How It Affects Other Adults
When one adult invalidates a child’s emotional range, the whole system shifts.
Other adults:
- become the child’s emotional translator
- get labeled “too soft” for validating feelings
- feel pressured to shut the child down too
- become the buffer between the child and the invalidating adult
- normalize emotional suppression to avoid conflict
- or become targets of the same invalidation
The invalidating adult becomes the emotional gatekeeper.
Everyone else becomes the regulator.
And the child learns that no one will protect their feelings.
What Safer Adults Actually Do
A safer adult doesn’t avoid emotion.
They avoid controlling it.
Safer adults:
- name feelings without judgment
- allow emotional expression without punishment
- stay regulated during big emotions
- model emotional literacy
- protect the child’s right to feel
- repair when they shut a feeling down
- treat emotions as information, not misbehavior
They don’t say,
“Stop crying.”
They say,
“I’m here. You’re allowed to feel this.”
Kids don’t need adults who eliminate emotion.

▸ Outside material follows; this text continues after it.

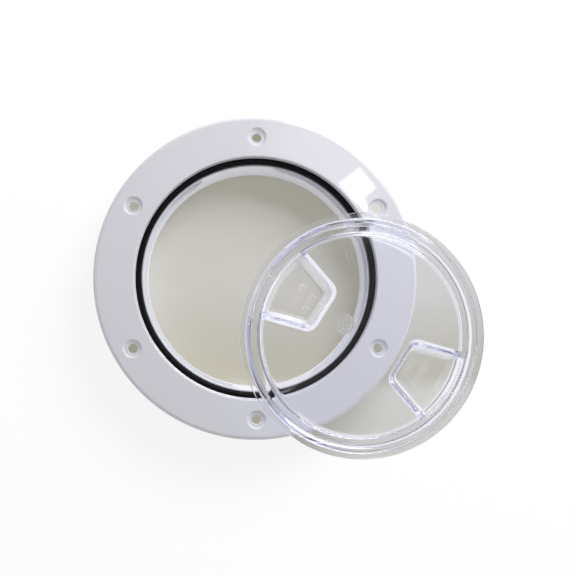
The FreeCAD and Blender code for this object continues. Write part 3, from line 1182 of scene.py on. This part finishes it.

They need adults who can hold it.
What This Feels Like in a Child’s Body
Emotion‑invalidating adult:
- bracing
- shrinking
- masking
- freezing
- fawning
- shutting down
- feeling defective
- losing access to emotional language
Emotion‑respecting adult:
- breathing
- grounding
- expressing
- connecting
- trusting
- regulating
- softening
- staying present
The child’s body learns:
- “My feelings are real.”
- “My emotions are allowed.”
- “I don’t have to hide myself.”
- “I can feel without fear.”
This is what emotional safety feels like.
If You Grew Up With This
You weren’t “too emotional.”
You weren’t “dramatic.”
You weren’t “overreacting.”
You were a child whose emotional range was unwelcome.
Your nervous system learned to survive by shrinking your inner world.
And you’re still trying to reclaim it.
If You’re Seeing This in Your Child Now
If you’re seeing:
- bracing
- shrinking
- masking
- freezing
- fawning
- shutting down
- feeling defective
- losing access to emotional language
don’t ask them to “calm down.”
Don’t ask them to “stop crying.”
Don’t ask them to “be reasonable.”
Just watch.
Watch which emotions your child hides. Watch which emotions they apologize for. Watch which emotions get shut down by certain adults. Watch which emotions they only express in private. Watch which emotions disappear when a particular adult enters the room.
Your child’s body is telling you the truth.
Believe what you see.
Protect them from the emotional erasure you once had to survive.